Hence, we have $\dfrac{2}{{{t}_{1}}}\times \dfrac{2}{{{t}_{2}}}=-1$.
$\Rightarrow {{t}_{1}}{{t}_{2}}=-4....\left( 1 \right)$

We will now find the mid-point of chord $PQ$.

We know that the mid-point of any two points of the form $\left( {{x}_{1}},{{y}_{1}} \right)$ and $\left( {{x}_{2}},{{y}_{2}} \right)$ is $\left( \dfrac{{{x}_{1}}+{{x}_{2}}}{2},\dfrac{{{y}_{1}}+{{y}_{2}}}{2} \right)$.

Substituting ${{x}_{1}}=at_{1}^{2},{{y}_{1}}=2a{{t}_{1}},{{x}_{2}}=at_{2}^{2},{{y}_{2}}=2a{{t}_{2}}$in the above equation, we get $\left( \dfrac{at_{1}^{2}+at_{2}^{2}}{2},\dfrac{2a{{t}_{1}}+2a{{t}_{2}}}{2} \right)$as the mid-point of chord $PQ$.

Let’s assume the locus of the mid-point of the chord $PQ$ is $\left( x,y \right)$.
Hence, we have $x=\dfrac{at_{1}^{2}+at_{2}^{2}}{2},y=\dfrac{2a{{t}_{1}}+2a{{t}_{2}}}{2}=a{{t}_{1}}+a{{t}_{2}}$.

We can rewrite the above equations by rearranging the terms as $\dfrac{2x}{a}=t_{1}^{2}+t_{2}^{2},\dfrac{y}{a}={{t}_{1}}+{{t}_{2}}....\left( 2 \right)$.
We know that we can write $t_{1}^{2}+t_{2}^{2}={{\left( {{t}_{1}}+{{t}_{2}} \right)}^{2}}-2{{t}_{1}}{{t}_{2}}$

Substituting the values of equation $\left( 1 \right)$ and $\left( 2 \right)$ in the above equation, we have $t_{1}^{2}+t_{2}^{2}={{\left( {{t}_{1}}+{{t}_{2}} \right)}^{2}}-2{{t}_{1}}{{t}_{2}}={{\left( \dfrac{y}{a} \right)}^{2}}-2\left( -4 \right)=\dfrac{{{y}^{2}}}{{{a}^{2}}}+8$.

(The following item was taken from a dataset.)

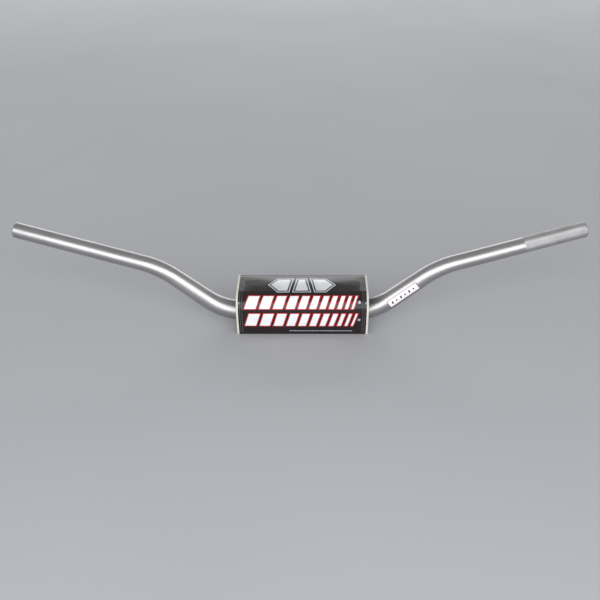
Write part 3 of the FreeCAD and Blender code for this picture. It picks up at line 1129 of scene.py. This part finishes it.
def build_floor():
    half, below = 9.0, 0.02 * MM
    corners = ((-half, -half), (half, -half), (half, half), (-half, half))
    verts = [Vector((x, y, BASE_Z - below)) for x, y in corners]
    pale = plain_finish("pale_floor", (0.44, 0.445, 0.46), (0.46, 0.465, 0.48), 0.8, (0.52, 0.58), [],
                        Specular_IOR_Level=0.22)
    floor = mesh_object("studio_floor", verts, [(0, 1, 2, 3)], [pale])


def area_light(name, place, target, size, power, colour=(1.0, 1.0, 1.0)):
    light = bpy.data.lights.new(name, "AREA")
    light.shape = "RECTANGLE"
    light.size, light.size_y = size
    light.energy = power
    light.color = colour
    lamp = linked(name, light)
    lamp.location = place
    lamp.rotation_euler = (Vector(target) - Vector(place)).to_track_quat("-Z", "Y").to_euler()


def build_light():
    world = bpy.data.worlds.new("studio")
    world.use_nodes = True
    background = world.node_tree.nodes["Background"]
    background.inputs["Color"].default_value = (0.96, 0.97, 1.0, 1.0)
    background.inputs["Strength"].default_value = 0.40
    bpy.context.scene.world = world
    area_light("front_softbox", (0.0, -1.68, 0.80), (0.0, 0.0, 0.03), (3.8, 1.60), 53, (0.95, 0.975, 1.0))
    area_light("rear_low_strip", (0.0, 3.0, 0.53), (0.0, 0.0, 0.05), (5.2, 0.66), 15)
    area_light("rear_high_strip", (0.0, 3.0, 1.20), (0.0, 0.0, 0.05), (5.2, 0.68), 25)
    scene = bpy.context.scene
    scene.view_settings.view_transform = "Standard"
    scene.view_settings.look = "None"


def build_camera():
    """The studio view: about 1.3 m away and 31 degrees above the bar."""
    data = bpy.data.cameras.new("studio_camera")
    data.sensor_width = 36.0
    data.lens = 55.6
    data.shift_x, data.shift_y = -0.00083, 0.00083
    data.clip_start, data.clip_end = 0.01, 50.0
    camera = linked("studio_camera", data)
    camera.location = (0.0167, -1.1201, 0.6776)
    camera.rotation_euler = Euler((math.radians(59.41), math.radians(0.33), math.radians(0.56)), "XYZ")
    bpy.context.scene.camera = camera


def build_all():
    # Aluminium, bead-blasted and anodised, with faint drawing lines; brighter and rougher where it is knurled
    grains = [(0.35 * MM, 2.0, None, 0.012 * MM), (1.2 * MM, 3.0, (0.03, 1.0, 1.0), 0.010 * MM)]
    satin = plain_finish("satin_titanium_anodised", (0.43, 0.42, 0.42), (0.49, 0.475, 0.47), 60 * MM,
                         (0.33, 0.39), grains, Metallic=1.0)
    knurled = plain_finish("knurled_titanium_anodised", (0.46, 0.445, 0.445), (0.53, 0.515, 0.51), 14 * MM,
                           (0.38, 0.48), [(0.25 * MM, 2.0, None, 0.02 * MM)], Metallic=1.0)
    # Glossy coated fabric with soft dents and a fine grain
    grains = [(16 * MM, 1.0, None, 0.06 * MM), (0.9 * MM, 2.0, None, 0.014 * MM)]
    vinyl = plain_finish("gloss_black_vinyl", (0.013, 0.009, 0.009), (0.020, 0.013, 0.013), 35 * MM,
                         (0.15, 0.22), grains, Specular_IOR_Level=0.36)
    foam = foam_finish()
    cream = woven_finish("cream_binding_tape", (0.60, 0.57, 0.48), (0.82, 0.79, 0.70), 0.7 * MM)
    strap = woven_finish("black_webbing", (0.012, 0.012, 0.013), (0.035, 0.035, 0.038), 1.2 * MM)
    pile = woven_finish("black_loop_pile", (0.015, 0.015, 0.016), (0.04, 0.04, 0.043), 0.5 * MM, sheen=0.6)
    nylon = plain_finish("black_nylon_hooks", (0.022, 0.022, 0.024), (0.04, 0.04, 0.042), 3 * MM,
                         (0.4, 0.55), [(0.3 * MM, 2.0, None, 0.03 * MM)])
    grey_thread = thread_finish("grey_thread", (0.12, 0.12, 0.13), (0.24, 0.24, 0.26))
    black_thread = thread_finish("black_thread", (0.02, 0.02, 0.022), (0.05, 0.05, 0.054))
    # Pale thread of the edge tacks: it paints small highlights on the hem's edges.
    glint_thread = thread_finish("glint_thread", (0.62, 0.60, 0.56), (0.80, 0.78, 0.74))
    white = ink_finish("white_ink", (0.84, 0.84, 0.85), (0.90, 0.90, 0.91), (0.34, 0.44))
    red = ink_finish("red_ink", (0.50, 0.010, 0.014), (0.64, 0.016, 0.020))
    silver = ink_finish("silver_ink", (0.66, 0.67, 0.69), (0.78, 0.79, 0.81), (0.26, 0.38), 0.25)
    grey = ink_finish("grey_ink", (0.36, 0.37, 0.39), (0.46, 0.47, 0.49))
    black = ink_finish("black_ink", (0.010, 0.009, 0.009), (0.018, 0.016, 0.016))
    dark_red = ink_finish("dark_red_film", (0.28, 0.018, 0.026), (0.38, 0.030, 0.036))
    build_tube(satin, knurled)
    build_decal(white, dark_red, black)
    build_cover(vinyl)
    build_foam(foam)
    for side_name, side in (("left", 1), ("right", -1)):
        build_binding("edge_binding_" + side_name, side, cream)
        build_edge_stitching(side_name, side, grey_thread)
    # Pale tacks that paint small highlights on both side edges.
    build_glint_tacks(glint_thread)
    build_prints(white, red, silver, grey, black)
    for name in STRAPS:
        build_strap(name, strap, black_thread)
        build_hooks(name, nylon)
        build_loops(name, pile)


build_camera()
build_light()
build_floor()
build_all()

Substituting the above formula in equation $\left( 2 \right)$, we get $\dfrac{2x}{a}=\dfrac{{{y}^{2}}}{{{a}^{2}}}+8$.

Rearranging the terms by taking LCM, we get ${{y}^{2}}=2ax-8{{a}^{2}}=2a\left( x-4a \right)$.

Hence, the locus of our mid-point of the chord that subtends ${{90}^{\circ }}$ at the vertex of the parabola is ${{y}^{2}}=2a\left( x-4a \right)$.

Note: We can also solve this question by writing the equation of chord in slope form and finding its point of intersection with the parabola to find the locus.